If you’ve seen In The Tall Grass (2010), then you’ll pick up pretty quick on what’s happening at the cult. Everyone in the valley has been ensnared by a creature that can control time and space and can effectively loop it. This one, however, is far more powerful that The Tall Grass, because it’s not so easily defeated. You can’t just look over the grass to prevent it from bouncing your tangent time/space position, or use dead bodies to maintain a consistent time/space tangent until you reach the road. Once you’re stuck in one of the loops, you are permanently a part of that causality loop, and even worse, you KNOW you are. Hell, it even lets you see outside of the loop (others being able to see in), you just can’t leave. If there is even a way to leave, none of the characters trapped in a loop have figured it out yet.

What’s truly brutal about this, is that the length of your loop is relative to when you wandered into the valley along a ten year cycle. One particular character camped on the edge at the end of the full ten year loop and unfortunately got stuck at the edge right when the loop was resting. He now lives in a permanent three second cycle where he can always just barely see the edge, but never makes it out. The worst part for that poor bastard? At the end of your cycle, regardless of how short it is, the thing controlling the valley gets to eat you. That means every three seconds, he becomes a snack.

The length of each loop varies from a couple weeks, to a couple hours, to the cult which enjoys the full ten years. The nice part about being in the cult, is that you live forever, and only have to die a short, though gruesome death, at the end of the full ten year cycle.

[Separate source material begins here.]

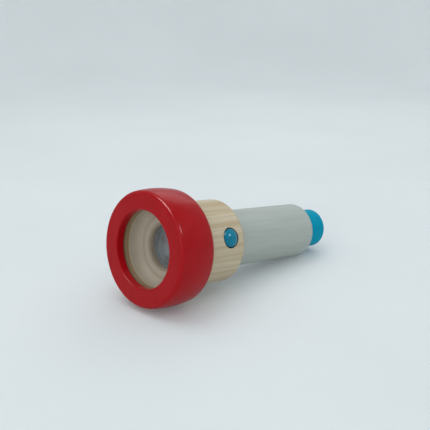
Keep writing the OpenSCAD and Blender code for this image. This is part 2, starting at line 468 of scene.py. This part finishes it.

So what is the creature that controls the loops of the valley? Just like In The Tall Grass, you never get to know. There’s a monolith in the valley and a couple of artistic renderings of this shadowy C’thulhian form, but you never get to see it. As my friend pointed out, “It’s the not knowing, the completely alien motives of the thing, that makes it terrifying. There’s no resolution, no victory, you can only escape it if you figure it out on time.”

Do watch this. It’s basically In The Tall Grass, but far better.